Les fanatismes ont une base commune : ils affirment tous que Dieu n’est pas connaissable en lui-même, et ils le remplacent par autre chose. Mais ils vont se distinguer par ce qui devient l’objet de leur idolâtrie. Cela amène des formes de fanatisme très différentes : celui qui fera des versets bibliques un absolu définitif, au point de refuser qu’on enseigne à l’école la théorie de l’évolution, est évidemment très différent d’un taliban qui prépare un attentat-suicide !

Comment le fanatisme peut-il malgré tout nous dire quelque chose de Dieu ?     

Paradoxalement, le fanatisme nous dit quelque chose d’essentiel : il y a dans le cœur de l’homme une place très particulière pour Dieu. Quand cette place est occupée par quelque chose d’autre, que ce soit religieux (la Bible, le « vrai catholicisme », l’imitation du Prophète…) ou séculier (la race, la classe, le progrès, l’histoire, la nation…), alors cela tourne à la catastrophe.
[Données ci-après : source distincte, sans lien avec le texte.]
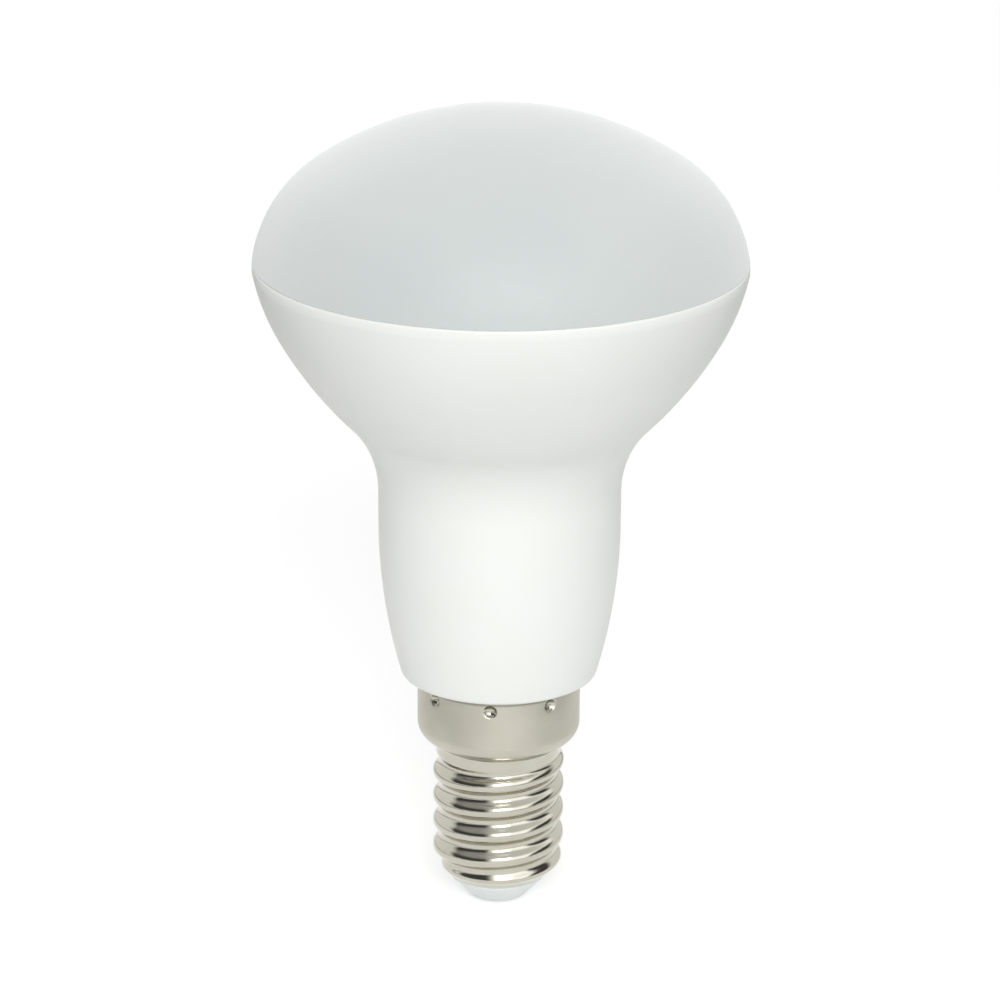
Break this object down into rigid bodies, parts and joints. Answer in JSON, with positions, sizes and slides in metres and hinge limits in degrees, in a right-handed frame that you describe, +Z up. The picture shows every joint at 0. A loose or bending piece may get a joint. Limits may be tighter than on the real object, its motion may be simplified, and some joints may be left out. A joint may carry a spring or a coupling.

Quels sont les risques du fanatisme ?

Au-delà des risques évidents, quand le fanatisme engendre une violence physique (ce qui n’est pas toujours le cas !), j’aimerais souligner combien le fanatisme est, pour celui qui le vit, une prison. Les idoles ne nous libèrent jamais. Elles créent de l’obsession, du scrupule, de la peur. Rien de surprenant à cela : elles sont limitées, et nous voulons les prendre pour un absolu.

N’y a-t-il pas une forme de fanatisme au fond de chacun ? Comment la combattre ? 

La tentation idolâtre, qui fait naître le fanatisme, nous concerne tous. Ce n’est pas pour rien que le premier des Dix commandements nous met en garde à son sujet ! La vie spirituelle n’est rien d’autre qu’une patiente destruction de nos idoles intérieures, sous la conduite de l’Esprit saint : prier, laisser Dieu être Dieu en nous, c’est donc progressivement désarmer en nous les tentations du fanatisme.

Propos recueillis par Domitille Farret d’Astiès, le 03/10/20.

Du fanatisme : quand la religion est malade, par Adrien Candiard, Editions du Cerf, octobre 2020, 10 euros.